Over the past few years, the integrity and credibility of the journalistic profession have taken quite a bruising. Journalists and news media have been questioned for their sensationalism and for skewing the narratives — is it all staged and manipulated for the clicks and viewership? These questions at the heart of French writer/director Bruno Dumont’s new dramedy, France, unfortunately get lost in the character drama, long awkward silent stares, and lousy car scenes.
The incomparable Léa Seydoux stars as France de Meurs, a “hard-hitting” celebrity journalist “pushing boundaries” and “putting herself in danger’s way” to shine a spotlight on the plight of individuals in war-torn countries or migrants crossing treacherous waters for a better life. But are her stories as they seem on the small screen? France’s career is on the incline, and her life seems enviable — even if she’s in a loveless marriage (Benjamin Biolay) with a son (Gaëtan Amiel) that doesn’t respect her — until a freak car incident gives her a jolt of reality that triggers a self-reckoning, internally and externally. Has France come to realize that nothing in her life really matters as she becomes disillusioned with her fame?
As France starts to question her current reality, we get a sneak peek into her strained relationship with a husband that feels emasculated by a wife who makes much more money and doesn’t seem to respect him. We see how France stages her on-location “in the heat of the moment” reporting and we begin to question whether everything in her life is staged. After an on-air snafu involving a conversation with her assistant (Blanche Gardin), her star begins to take a turn. The “halo of light” is only there when the audience loves you. But luckily for France, the incident seems to be wholly swept up the rug. The audience’s memory is very short. The rest of the film is spent with France grappling with her fame, a love/hate relationship with her career, dealing with grief, and her love life, or lack thereof.
Dumont started with an intriguing premise, but the satire quickly gets overshadowed and lost in the melodrama and relationship problems. It could be said that some “hard-hitting” journalists do too much to center themselves in their stories, overshadowing and treating their subjects as fodder. Dumont and Seydoux do a great job portraying that as France treats the lives and desperation of her subjects as a joke. There’s a great interaction with a politician who was just debating on her show. He says, “journalists and politicians are the same. One is just in it for the numbers/viewers while the other is pandering for votes.” If the film had focused more on this social commentary aspect, it might have been a much more interesting watch.

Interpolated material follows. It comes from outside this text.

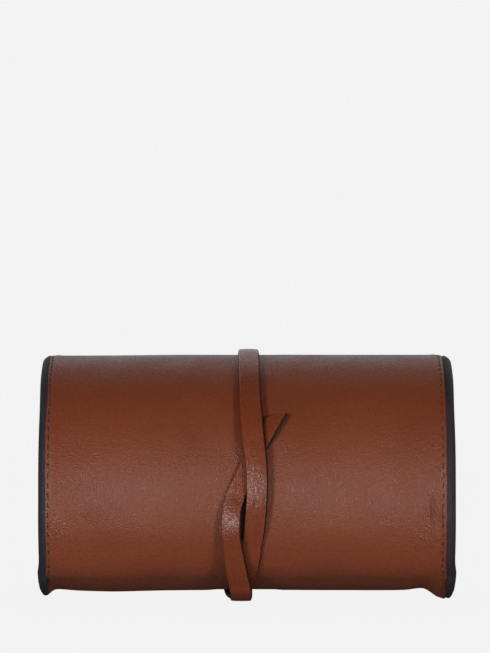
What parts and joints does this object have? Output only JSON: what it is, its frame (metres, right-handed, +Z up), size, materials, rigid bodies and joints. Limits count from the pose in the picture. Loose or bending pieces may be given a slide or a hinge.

The first third starts with a hope that this will be pretty good even though it’s hard to tell whether it is supposed to be a comedy, even though it’s billed as one. One can’t tell whether the film is taking itself too seriously and falling flat, or if it’s just so cringe-worthy that it borders on funny. We feel as though we’re supposed to sympathize with France in some way as she begins her self-reckoning, but it’s hard to feel empathy for someone who on the outside has a “perfect” life but is disillusioned with the world of their own making. It just comes across as a rich, sad person sob story that doesn’t connect. Seydoux does a great job looking forlorn, pouting, and crying. If this film delivers nothing else, it delivers the tears.
In the end, France is a hard one to watch. There are way too many lingering, awkward stares, and some pretty awful green screen that give it a low-budget, parody feel. Even with her excellent performance, it’s hard to like or feel anything for Seydoux’s character. She’s an unrepentant mess. Actually, its hard to feel any sort of connection with any of the characters, outside of the migrants and refugees whose misfortune is exploited for viewership. France is a mixed bag that completely unravels. The only memorable things of note left are Blanche Gardin’s performance (she really is the highlight), the amount of screen time Apple Air Pods get, rich sad tears, and bad car scenes.